- _Written exercise_: Starting at the top of the records, output every line through the one that contains "return plus(tree, addWash(tree, gold), half, darker)", keeping each exactly as it appears.

[Scripts that build objects]

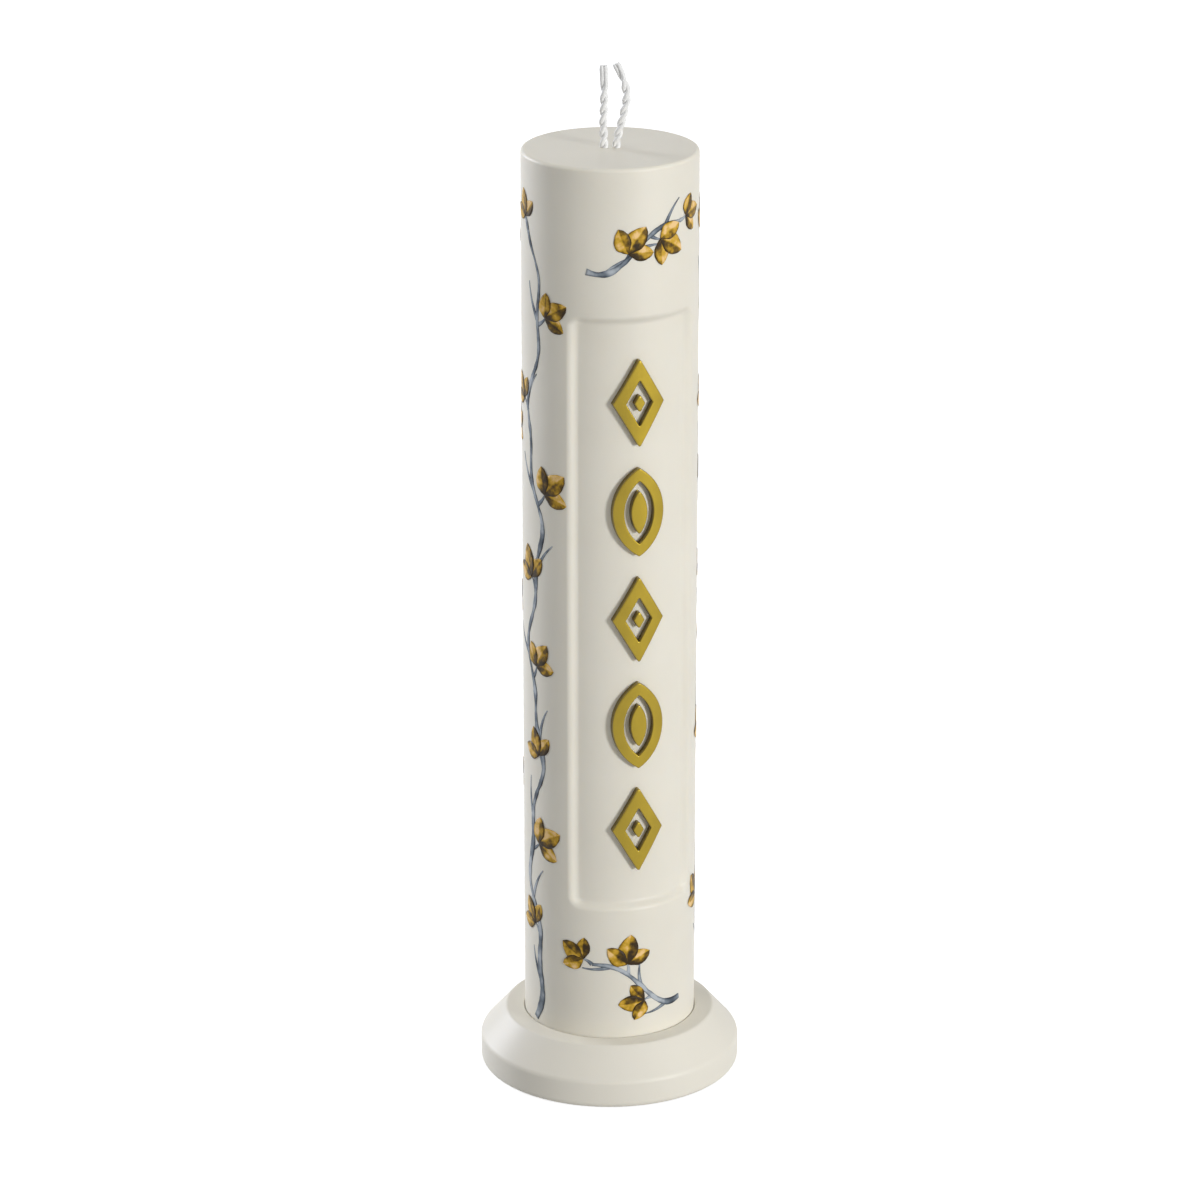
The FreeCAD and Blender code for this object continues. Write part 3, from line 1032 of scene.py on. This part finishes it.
gold = {
    **paint,
    "halfSpan": (-0.12, 0.16),  # where on its width a blade turns from light to dark
    "halfTones": (0.18, -0.15),
    "rimPower": 5,
    "rimTone": -0.34,
    "footPower": 3,
    "footTone": -0.5,
    "washScale": 330,
    "washDetail": 4,
    "washDepth": 1.9,
    "middleTone": 0.55,
    "colours": (
        (0.08, (0.030, 0.016, 0.002)), (0.30, (0.15, 0.085, 0.006)), (0.47, (0.45, 0.26, 0.016)),
        (0.64, (0.66, 0.40, 0.045)), (0.86, (0.88, 0.60, 0.27))),
    "smooth": 0.40,
    "rough": 0.52,
}


def leafTones(tree):
    # painted gold: dark at the foot and rim, and light on one half of each blade
    across, along = readAttribute(tree, "bladeAcross"), readAttribute(tree, "bladeAlong")
    half = remap(tree, across, gold["halfSpan"], gold["halfTones"], interpolation_type="SMOOTHSTEP")
    rim = calc(tree, "POWER", calc(tree, "ABSOLUTE", across), gold["rimPower"])
    foot = calc(tree, "POWER", calc(tree, "SUBTRACT", 1, along), gold["footPower"])
    darker = plus(tree, times(tree, rim, gold["rimTone"]), times(tree, foot, gold["footTone"]))
    return plus(tree, addWash(tree, gold), half, darker)


def vinePaths():
    # a wandering stem up the wax at each angle, with its ends staggered
    paths = []
    steps = int((sprigs["high"] - sprigs["low"]) / sprigs["pathStep"])
    for number, angle in enumerate(sprigs["vineAngles"]):
        middle = waxRadius * math.radians(angle)
        low = sprigs["low"] + number * sprigs["lowShift"] % sprigs["stagger"]
        high = sprigs["high"] - number * sprigs["highShift"] % sprigs["stagger"]
        path = []
        for step in range(steps + 1):
            wave = math.tau * sprigs["swayWaves"] * step / steps + sprigs["swayShift"] * number
            wander = sprigs["wander"] * math.sin(sprigs["wanderWaves"] * wave + number)
            across = middle + (sprigs["sway"] * math.sin(wave) + wander)
            path.append((across, low + (high - low) * step / steps, 0))
        paths.append(path)
    return paths


def sprayPaths():
    # each one runs from its start to its end in a shallow wave
    paths = []
    for start, end in sprigs["sprays"]:
        path = []
        for step in range(sprigs["spraySteps"] + 1):
            part = step / sprigs["spraySteps"]
            bow = sprigs["sprayBow"] * math.sin(math.tau * part) * (1 - sprigs["sprayCalm"] * part)
            across, up = [a + (b - a) * part for a, b in zip(start, end)]
            path.append((across, up - bow, 0))
        paths.append(path)
    return paths


def makeSprigs():
    wrap, places = makeWrapTree(), makePlacesTree()
    stemTree, leafTree = makeStemTree(wrap, places), makeLeafTree(wrap, places)
    stems, leaves = makePrint("slatePrint", slate, stemTones), makePrint("goldPrint", gold, leafTones)
    for label, paths, sizes in (("Vine", vinePaths(), vineSizes), ("Spray", sprayPaths(), spraySizes)):
        values = {
            **lengths(
                sizes, "Spacing", "Stem Width", "Twig Length", "Twig Width", "Shoot Length", "Leaf Length",
                "Leaf Width"),
            "Radius": waxRadius * mm, "Gap": sprigs["gap"] * mm, "Lean": math.radians(sizes["lean"]),
            "Fan Angle": math.radians(blades["fanAngle"]), "Seed": sprigs["seed"]}
        for part, tree, finish, slotName in (
                ("Stems", stemTree, stems, "print_stem"), ("Leaves", leafTree, leaves, "print_gold")):
            piece = grow(
                "printed" + part + label, paths, tree, {**values, "Material": finish}, sprigs["thickness"])
            piece.data.shade_smooth()
            dress(piece, finish, slotName, "candle")


makeSprigs()
print("printed sprigs made")


# studio

studio = {
    "cameraPlace": (-0.4071, -1.1625, 0.5725),
    "cameraTilt": 70.56,
    "cameraTurn": -19.175,
    "lens": 141.91,
    "lampAim": (0, 0, 0.14),
    "lampDistance": 3.0,
    # azimuth round the candle, elevation, size, what it gives a white wall that faces it, and colour
    "lamps": {
        "key": (28, 9, 0.5, 0.59, (1, 1, 1)),
        "rim": (-143, 13, 1.2, 0.54, (0.97, 1, 1.1)),
        "top": (-60, 84, 1.6, 0.16, (1, 1, 1)),
    },
    "skyLight": 0.355,
    "floorSize": 8.0,
    "floorDrop": 0.0003,
    "floorColour": 0.5,
    "floorGlow": 0.86,          # what the camera sees of the floor before its own shading
}


def addLamp(name, azimuth, elevation, size, level, colour):
    lamp = bpy.data.lights.new(name, "AREA")
    lamp.shape = "DISK"
    lamp.size = size
    lamp.color = colour
    lamp.energy = level * (math.pi * studio["lampDistance"]) ** 2
    holder = addObject(name, lamp)
    around, up = math.radians(azimuth), math.radians(elevation)
    back = Vector((math.sin(around) * math.cos(up), -math.cos(around) * math.cos(up), math.sin(up)))
    holder.location = Vector(studio["lampAim"]) + back * studio["lampDistance"]
    holder.rotation_mode = "QUATERNION"
    holder.rotation_quaternion = (-back).to_track_quat("-Z", "Y")
    holder.visible_camera = False


def isSeen(tree):
    # 1 for camera, glossy and transmission rays
    path = tree.nodes.new("ShaderNodeLightPath").outputs
    seen = calc(tree, "MAXIMUM", path["Is Camera Ray"], path["Is Glossy Ray"])
    return calc(tree, "MAXIMUM", seen, path["Is Transmission Ray"])


def makeWorld():
    world = bpy.data.worlds.new("studio")
    bpy.context.scene.world = world
    world.use_nodes = True
    tree = world.node_tree
    level = remap(tree, isSeen(tree), (0, 1), (studio["skyLight"], 1))
    background = tree.nodes["Background"]
    background.inputs["Color"].default_value = (1, 1, 1, 1)
    tree.links.new(level, background.inputs["Strength"])


def makeFloor():
    half, down = studio["floorSize"] / 2, -studio["floorDrop"]
    mesh = bpy.data.meshes.new("floor")
    mesh.from_pydata(
        [(x, y, down) for x, y in ((-half, -half), (half, -half), (half, half), (-half, half))], [],
        [(0, 1, 2, 3)])
    floor = addObject("floor", mesh)
    material = bpy.data.materials.new("floorWhite")
    material.use_nodes = True
    tree = material.node_tree
    tree.nodes.clear()
    shade, glow = studio["floorColour"], studio["floorGlow"]
    plain = out(tree, "ShaderNodeBsdfDiffuse", {"Color": (shade, shade, shade, 1)})
    glowing = out(tree, "ShaderNodeEmission", {"Color": (1, 1, 1, 1), "Strength": glow})
    lit = out(tree, "ShaderNodeAddShader", {0: plain, 1: glowing})
    facing = out(tree, "ShaderNodeMixShader", {0: isSeen(tree), 1: plain, 2: lit})
    clear = out(tree, "ShaderNodeBsdfTransparent")
    under = tree.nodes.new("ShaderNodeNewGeometry").outputs["Backfacing"]
    both = out(tree, "ShaderNodeMixShader", {0: under, 1: facing, 2: clear})
    output = tree.nodes.new("ShaderNodeOutputMaterial")
    tree.links.new(both, output.inputs["Surface"])
    mesh.materials.append(material)


def makeCamera():
    camera = addObject("camera", bpy.data.cameras.new("camera"))
    camera.data.lens = studio["lens"]
    camera.location = studio["cameraPlace"]
    camera.rotation_euler = (math.radians(studio["cameraTilt"]), 0, math.radians(studio["cameraTurn"]))
    bpy.context.scene.camera = camera


makeCamera()
makeWorld()
makeFloor()
for lampName, values in studio["lamps"].items():
    addLamp(lampName, *values)
bpy.context.scene.view_settings.view_transform = "Standard"
print("studio made")
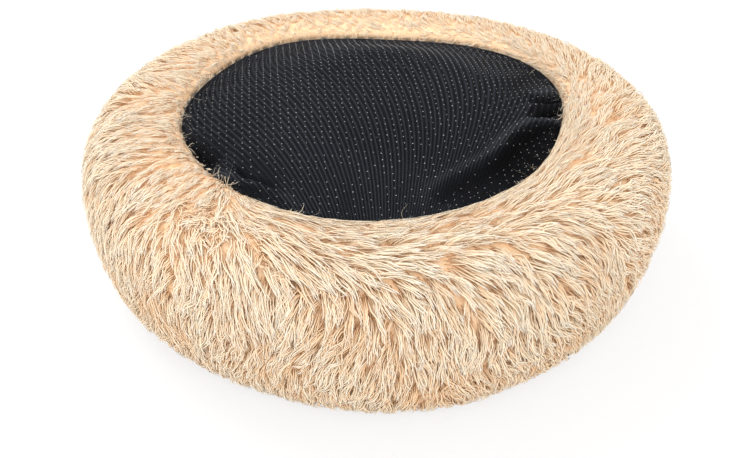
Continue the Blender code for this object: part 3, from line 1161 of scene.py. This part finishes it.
def crease_field(x, y):
    """How far creases and ridges lift the cloth at places given as shares of the seam's radius.

    Formula: each adds its height times a bell of the distance to its route over its half
    width, and fades out at its last point.
    """
    lift = np.zeros_like(x)
    for route, height, half in CREASE_SHARES:
        distance, share = along_route(route, x, y)
        fade = soft_step(1.0 - share, 0.0, 0.35)
        lift += height * bell(distance, half) * fade
    return lift


def shelf_field(x, y):
    """What shelves leave of the crown, and how far their edges stand up, at such places.

    Formula: beyond a route the crown loses its share over the width of the drop; the edge
    is a bell half a width before it. Both fade at the route's ends.
    """
    left, edge = np.ones_like(x), np.zeros_like(x)
    for route, loss, width, height in SHELF_SHARES:
        distance, share = along_route(route, x, y)
        fade = soft_step(share, -0.10, 0.06) * soft_step(1.0 - share, 0.0, 0.15)
        left *= 1.0 - loss * fade * soft_step(distance, 0.0, width)
        edge += height * fade * bell(distance + 0.4 * width, 0.6 * width)
    return left, edge


def smooth_line(points, stations):
    """Catmull-Rom curve through points, read at stations counted in points."""
    ends = np.concatenate([[2 * points[0] - points[1]], points, [2 * points[-1] - points[-2]]])
    first = np.clip(stations.astype(int), 0, len(points) - 2)
    t = (stations - first)[:, None]
    a, b, c, d = (ends[first + k] for k in range(4))
    return 0.5 * (
        2 * b + (c - a) * t + (2 * a - 5 * b + 4 * c - d) * t**2 + (3 * b - a - 3 * c + d) * t**3
    )


def cloth_reach(azimuth):
    """Radius of the cloth's rim at an azimuth: over the seam, just short of the pile."""
    return (SEAM_HIGH[0] - 0.6 * MM) * seam_share(azimuth)


def cloth_height(x, y):
    """Height of the base cloth's upper face, before the bed settles.

    Formula: a crown of the power 2.2 of the distance from the axis, cut back at the
    shelves, plus creases and ridges, less puckers that grow towards the seam, plus broad
    stuffing lumps; where that lies deeper than DEEPEST_FOLD, the limit itself.
    """
    azimuth = np.arctan2(y, x)
    reach = cloth_reach(azimuth)
    out = np.hypot(x, y) / reach
    rise = CLOTH_HIGH[2] - SEAM_HIGH[2]
    crown = rise * (1.0 - np.clip(out, 0.0, 1.0) ** 2.2)
    unit = SEAM_HIGH[0]
    left, edge = shelf_field(x / unit, y / unit)
    inside = 1.0 - soft_step(out, 0.96, 1.0)
    folds = unit * (crease_field(x / unit, y / unit) + edge) * inside
    near_rim = soft_step(out, 0.78, 0.97)
    pucker = 1.1 * MM * near_rim * (1.0 + ripples(azimuth, out, SEED + 5, 52, 1.0))
    lumps = 1.5 * MM * ripples(2.2 * x / reach, y / reach, SEED + 6, 2, 0.8)
    lumps = lumps * (1.0 - np.clip(out, 0.0, 1.0) ** 2)
    rim = 1.2 * MM * soft_step(out, 0.95, 1.0)
    height = SEAM_HIGH[2] + crown * left + folds - pucker * inside + lumps - rim
    return np.maximum(height, SEAM_HIGH[2] - DEEPEST_FOLD)


def painted_fold_shading(x, y):
    """Painted shade and highlight of the cloth's folds: 0.75 on the crown, 1 on ridges, towards 0
    deep in its folds.

    Formula: three quarters of the product of one less a bell for each crease and one less
    the step of each shelf, plus a quarter of the bells of the ridges.
    """
    unit = SEAM_HIGH[0]
    x, y = x / unit, y / unit
    shade, painted_highlight = np.ones_like(x), np.zeros_like(x)
    for route, height, half in CREASE_SHARES:
        distance, share = along_route(route, x, y)
        fade = soft_step(1.0 - share, 0.0, 0.45)
        # Creases get painted shade, ridges a painted highlight.
        if height < 0.0:
            fade = fade * min(1.0, -height / 0.034)
            shade *= 1.0 - 0.97 * fade * bell(distance, 1.3 * half)
        else:
            painted_highlight += fade * bell(distance, half)
    for route, loss, width, _ in SHELF_SHARES:
        distance, share = along_route(route, x, y)
        fade = soft_step(share, -0.10, 0.06) * soft_step(1.0 - share, 0.0, 0.20)
        # Painted shade on the skirt beyond each shelf, and a painted highlight along its edge.
        beyond = soft_step(distance, 0.0, 0.35 * width)
        beyond = beyond * (1.0 - 0.45 * soft_step(distance, 1.5 * width, 6.0 * width))
        beyond = beyond * (1.0 - 0.45 * soft_step(share, 0.45, 0.75))
        shade *= 1.0 - 0.9 * loss * fade * beyond
        edge = bell(distance + 0.45 * width, 0.5 * width)
        painted_highlight += 0.8 * fade * edge * (1.0 - 0.6 * soft_step(share, 0.35, 0.7))
    return np.clip(0.75 * shade + 0.25 * painted_highlight, 0.0, 1.0)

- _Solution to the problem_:
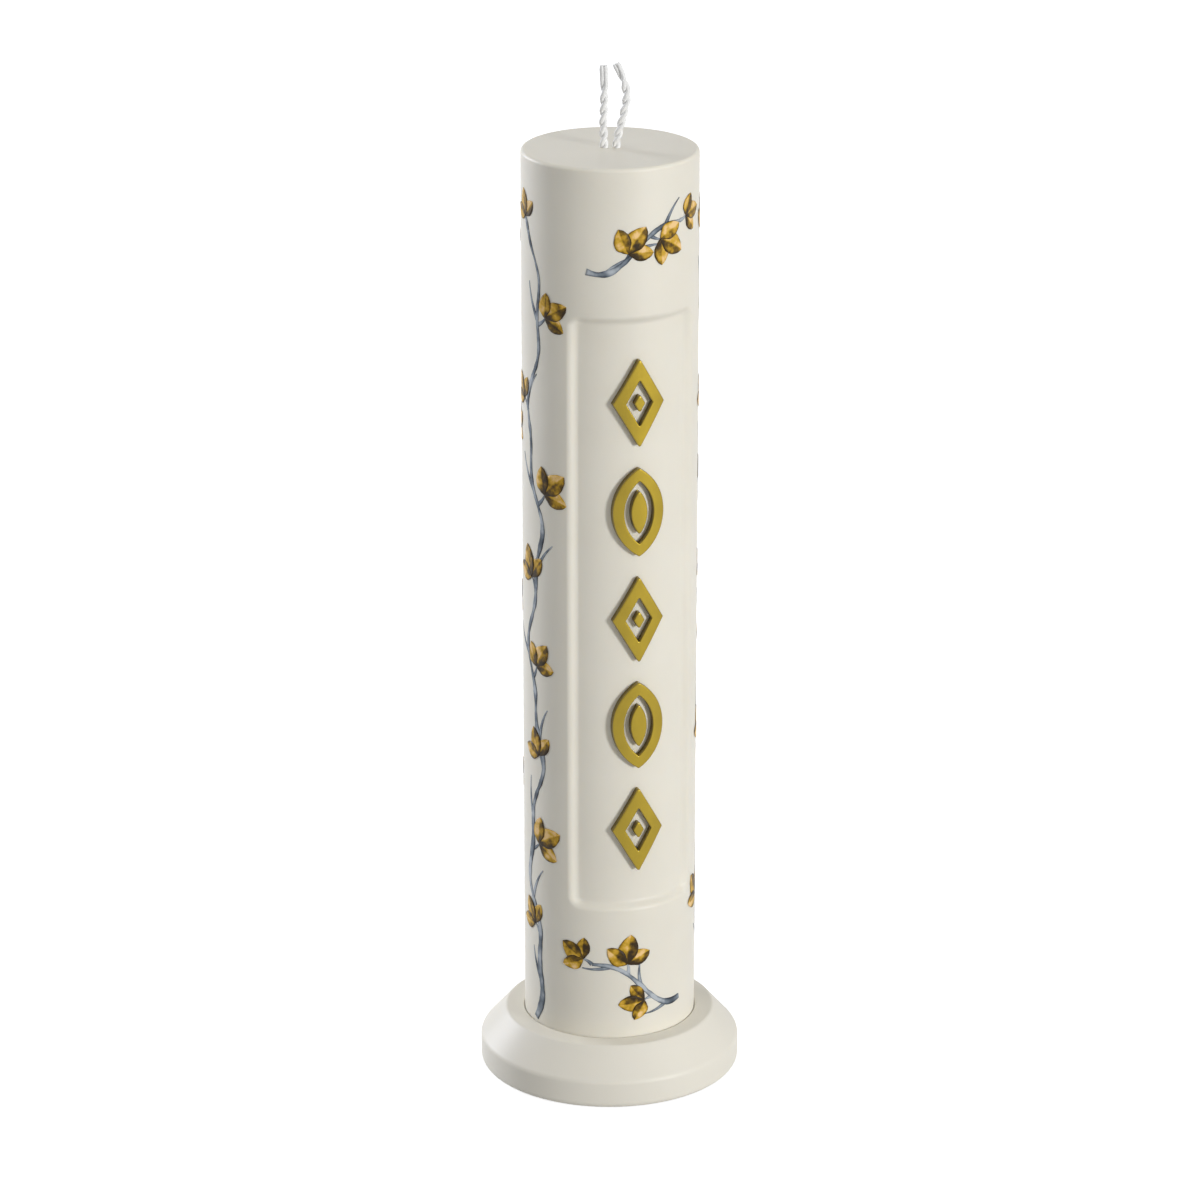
The FreeCAD and Blender code for this object continues. Write part 3, from line 1032 of scene.py on. This part finishes it.
gold = {
    **paint,
    "halfSpan": (-0.12, 0.16),  # where on its width a blade turns from light to dark
    "halfTones": (0.18, -0.15),
    "rimPower": 5,
    "rimTone": -0.34,
    "footPower": 3,
    "footTone": -0.5,
    "washScale": 330,
    "washDetail": 4,
    "washDepth": 1.9,
    "middleTone": 0.55,
    "colours": (
        (0.08, (0.030, 0.016, 0.002)), (0.30, (0.15, 0.085, 0.006)), (0.47, (0.45, 0.26, 0.016)),
        (0.64, (0.66, 0.40, 0.045)), (0.86, (0.88, 0.60, 0.27))),
    "smooth": 0.40,
    "rough": 0.52,
}


def leafTones(tree):
    # painted gold: dark at the foot and rim, and light on one half of each blade
    across, along = readAttribute(tree, "bladeAcross"), readAttribute(tree, "bladeAlong")
    half = remap(tree, across, gold["halfSpan"], gold["halfTones"], interpolation_type="SMOOTHSTEP")
    rim = calc(tree, "POWER", calc(tree, "ABSOLUTE", across), gold["rimPower"])
    foot = calc(tree, "POWER", calc(tree, "SUBTRACT", 1, along), gold["footPower"])
    darker = plus(tree, times(tree, rim, gold["rimTone"]), times(tree, foot, gold["footTone"]))
    return plus(tree, addWash(tree, gold), half, darker)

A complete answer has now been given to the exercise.